Mengutip dari laman Mental Floss, dari tulisan berjudul Lady Death: Lyudmila Pavlichenko, the Greatest Female Sniper of All Time, Pavlichenko bergabung karena bertekad untuk menunjukkan bahwa seorang gadis juga bisa melakukan hal yang sama dengan lelaki, jadi ia banyak berlatih.
Kedekatannya dengan senjata bukan hanya dari ikut klub menembak lokal, saat remaja ia juga sudah bekerja, tepatnya bekerja di pabrik senjata.
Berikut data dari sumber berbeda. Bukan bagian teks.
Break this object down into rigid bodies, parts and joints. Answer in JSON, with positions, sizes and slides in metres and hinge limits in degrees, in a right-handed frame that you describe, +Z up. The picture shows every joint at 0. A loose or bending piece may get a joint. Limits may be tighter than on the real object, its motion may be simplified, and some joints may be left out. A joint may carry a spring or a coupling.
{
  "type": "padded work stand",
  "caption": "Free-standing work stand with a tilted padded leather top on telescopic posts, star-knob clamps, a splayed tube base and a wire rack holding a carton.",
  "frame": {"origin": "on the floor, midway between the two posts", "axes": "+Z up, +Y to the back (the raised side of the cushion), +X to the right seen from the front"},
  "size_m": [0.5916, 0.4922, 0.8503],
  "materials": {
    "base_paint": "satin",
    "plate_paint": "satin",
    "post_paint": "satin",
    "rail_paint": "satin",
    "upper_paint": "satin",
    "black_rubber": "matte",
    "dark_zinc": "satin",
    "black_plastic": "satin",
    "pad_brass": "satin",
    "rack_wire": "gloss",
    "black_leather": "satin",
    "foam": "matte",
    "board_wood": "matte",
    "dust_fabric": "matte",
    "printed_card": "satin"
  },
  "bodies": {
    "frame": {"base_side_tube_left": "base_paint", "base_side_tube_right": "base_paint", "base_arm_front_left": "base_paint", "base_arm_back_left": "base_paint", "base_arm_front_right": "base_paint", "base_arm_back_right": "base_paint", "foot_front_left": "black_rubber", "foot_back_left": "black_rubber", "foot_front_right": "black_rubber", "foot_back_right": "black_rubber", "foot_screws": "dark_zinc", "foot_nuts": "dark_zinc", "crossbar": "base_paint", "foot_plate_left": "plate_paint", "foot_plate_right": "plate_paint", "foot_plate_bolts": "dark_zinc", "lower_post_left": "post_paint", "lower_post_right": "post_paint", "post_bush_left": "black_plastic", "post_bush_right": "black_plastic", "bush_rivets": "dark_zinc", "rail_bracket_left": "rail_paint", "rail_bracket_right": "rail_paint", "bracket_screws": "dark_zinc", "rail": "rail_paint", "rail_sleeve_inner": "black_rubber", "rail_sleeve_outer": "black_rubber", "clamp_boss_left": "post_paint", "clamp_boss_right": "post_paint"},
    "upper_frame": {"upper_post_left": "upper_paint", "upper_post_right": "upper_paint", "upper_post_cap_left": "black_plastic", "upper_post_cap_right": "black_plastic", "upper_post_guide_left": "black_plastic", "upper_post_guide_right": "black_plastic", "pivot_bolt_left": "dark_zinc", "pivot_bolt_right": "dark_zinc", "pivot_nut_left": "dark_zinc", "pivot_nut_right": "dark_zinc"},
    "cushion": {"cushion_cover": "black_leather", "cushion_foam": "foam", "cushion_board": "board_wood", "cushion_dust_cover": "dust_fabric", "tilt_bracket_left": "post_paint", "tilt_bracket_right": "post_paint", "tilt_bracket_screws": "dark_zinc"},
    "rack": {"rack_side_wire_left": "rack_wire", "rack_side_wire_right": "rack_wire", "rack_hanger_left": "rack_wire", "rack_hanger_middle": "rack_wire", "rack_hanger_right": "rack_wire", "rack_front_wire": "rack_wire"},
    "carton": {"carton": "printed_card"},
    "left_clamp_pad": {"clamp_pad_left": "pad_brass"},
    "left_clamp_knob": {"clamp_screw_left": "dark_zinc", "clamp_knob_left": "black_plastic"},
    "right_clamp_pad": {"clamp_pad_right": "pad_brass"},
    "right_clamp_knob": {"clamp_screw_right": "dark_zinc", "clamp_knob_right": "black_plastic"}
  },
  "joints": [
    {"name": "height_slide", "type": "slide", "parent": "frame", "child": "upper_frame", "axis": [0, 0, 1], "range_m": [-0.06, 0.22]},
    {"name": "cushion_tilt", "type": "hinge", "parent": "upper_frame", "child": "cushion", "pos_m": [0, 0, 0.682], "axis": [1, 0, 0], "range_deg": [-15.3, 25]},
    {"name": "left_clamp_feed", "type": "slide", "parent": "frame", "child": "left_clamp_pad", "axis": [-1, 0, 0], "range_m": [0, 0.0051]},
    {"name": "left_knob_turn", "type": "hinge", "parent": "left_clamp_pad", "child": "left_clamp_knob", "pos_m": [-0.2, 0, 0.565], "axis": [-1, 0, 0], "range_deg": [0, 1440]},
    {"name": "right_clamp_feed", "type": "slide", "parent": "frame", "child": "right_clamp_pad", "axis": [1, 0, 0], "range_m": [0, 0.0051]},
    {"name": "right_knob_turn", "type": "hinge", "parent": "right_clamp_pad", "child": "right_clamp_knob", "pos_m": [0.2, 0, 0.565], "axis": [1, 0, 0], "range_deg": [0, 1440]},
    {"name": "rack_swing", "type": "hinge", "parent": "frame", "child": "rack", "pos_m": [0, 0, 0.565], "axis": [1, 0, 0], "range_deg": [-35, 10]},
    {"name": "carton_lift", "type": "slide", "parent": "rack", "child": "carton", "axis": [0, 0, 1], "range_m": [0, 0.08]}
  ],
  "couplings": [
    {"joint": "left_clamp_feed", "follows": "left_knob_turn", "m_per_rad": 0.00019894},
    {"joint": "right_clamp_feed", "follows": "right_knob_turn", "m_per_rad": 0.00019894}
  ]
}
Mungkin karena inilah ia mengenal senjata dengan baik seperti Simonov AVS-36, dan Tokarev SVT-38 dengan teleskop PE 4x.
Terbilang masih di usia sangat muda ia sudah menikah dengan seorang dokter dan memiliki anak bernama Rostilav saat usia 16 tahun, akan tetapi usia pernikahannya tidak berumur panjang.
Lalu pada tahun 1937, ia melanjutkan studi di Universitas Kiev dan mengambil jurusan sejarah, sembari mendaftar di sekolah menembak jitu.
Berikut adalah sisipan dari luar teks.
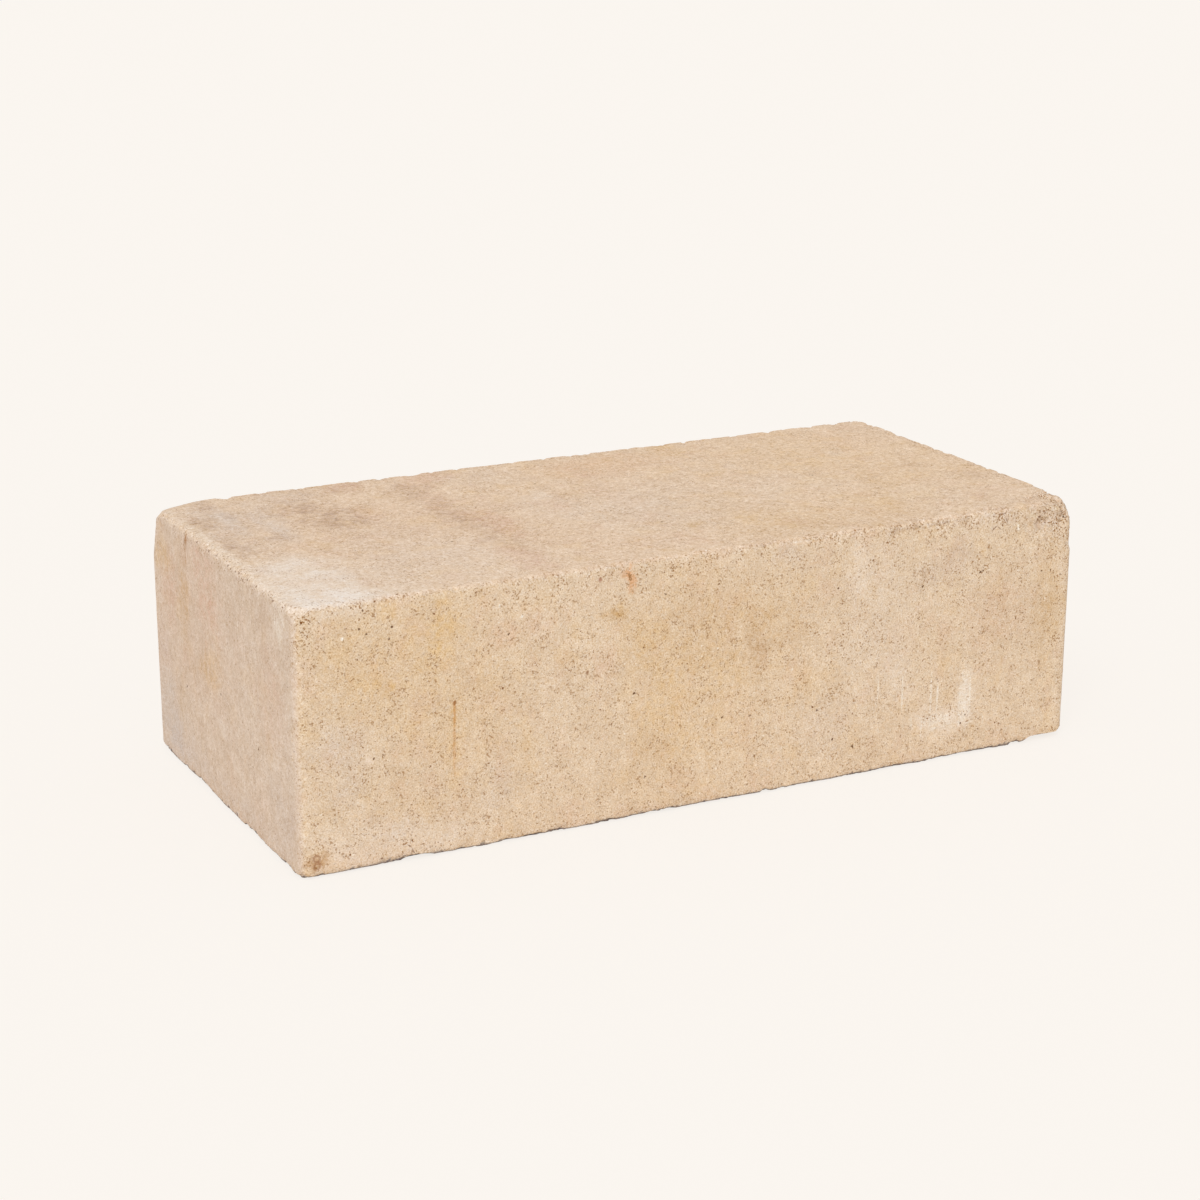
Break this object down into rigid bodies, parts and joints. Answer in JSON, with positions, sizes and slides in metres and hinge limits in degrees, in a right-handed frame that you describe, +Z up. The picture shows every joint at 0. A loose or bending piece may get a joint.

Tak berselang lama, Perang Dunia II pecah, pasukan Jerman mulai menginvasi Uni Soviet pada tahun 1941, dan Pvlinchenko merasa terpanggil untuk bertindak. Ia meninggalkan sekolahnya dan berharap bisa menjadi sukarelawan.
Berbekal menunjukkan surat-surat dan sertifikat sekolah menembaknya, Lyudmila akhirnya diizinkan masuk unit infantri di Resimen Senapan ke-54 “Stenka Razin”, Divisi Senapan ke-25 Tentara Merah seperti apa yang diinginkannya.
Kisah Sniper Perempuan Paling Mematikan pada Perang Dunia II
Walaupun ia mempunyai semangat ingin ikut bertempur tapi masalahnya adalah ia seorang perempuan. Waktu itu seorang perempuan di tubuh militer Soviet sebagian besar hanya diturunkan ke peran pendukung bukan sebagai peran tempur.
Pada awalnya Lyudmila akan ditempatkan oleh para pemimpin militer untuk menjadi perewat, tetapi setelah memohon kepada seorang petugas pendaftaran ia dapat bergabung sebagai penembak jitu karena pelatihnya.
Masalah kedua, meski ia sudah ditempatkan di unit tempur sebagai penembak jitu seperti keinginannya, tapi harus terhalang karena kurangnya senjata saat awal-awal dan membuatnya ditugaskan untuk membantu menggali parit.
Keadaan berubah sat salah satu rekannya terluka akibat serpihan granat dan memberikan senapannya kepada Pavlichenko. Hanya berselang beberapa mingu ia berhasil menembak dua tentara Rumania yang berjarak 400 -an meter, dan hasil itu membuatnya diterima oleh rekan-rekannya sebagai penembak jitu.
Kisah sniper perempuan paling mematikan pada Perang Dunia II berlanjut, ia selanjutnya ditugaskan di daerah Odessa, Moldavia dan Sevastopol. Ia dan lebih dari 2000 penembak jitu perempuan Soviet memberikan peran yang cukup penting dalam perang ini.
Ia menghabiskan waktu selama berbulan-bulan di medan perang untuk menembak para pengintai, perwira dan penembak jitu musuh. Selama waktu ini ia telah menewaskan ratusan kombatan musuh, kira-kira angka pastinya adalah 309 nyawa, dan 36 diantaranya adalah penembak runduk pasukan Axis.
Oleh karena angka yang cukup fantastis dan keahliannya dalam menembak di medan perang yang juga cukup ditakuti, ia dijuluki sebagai Lady Death, atau Dewi Kematian.
Itulah dia ulasan tentang kisah sniper perempuan paling mematikan pada Perang Dunia II. Lyudmila Pavlichenko bukan hanya seorang sniper; ia adalah simbol dari keberanian yang tak kenal takut dan kegigihan yang tak pernah padam.
Kisahnya akan terus hidup, mengingatkan kita bahwa dalam setiap perempuan, ada potensi untuk menjadi pahlawan dalam cerita mereka sendiri.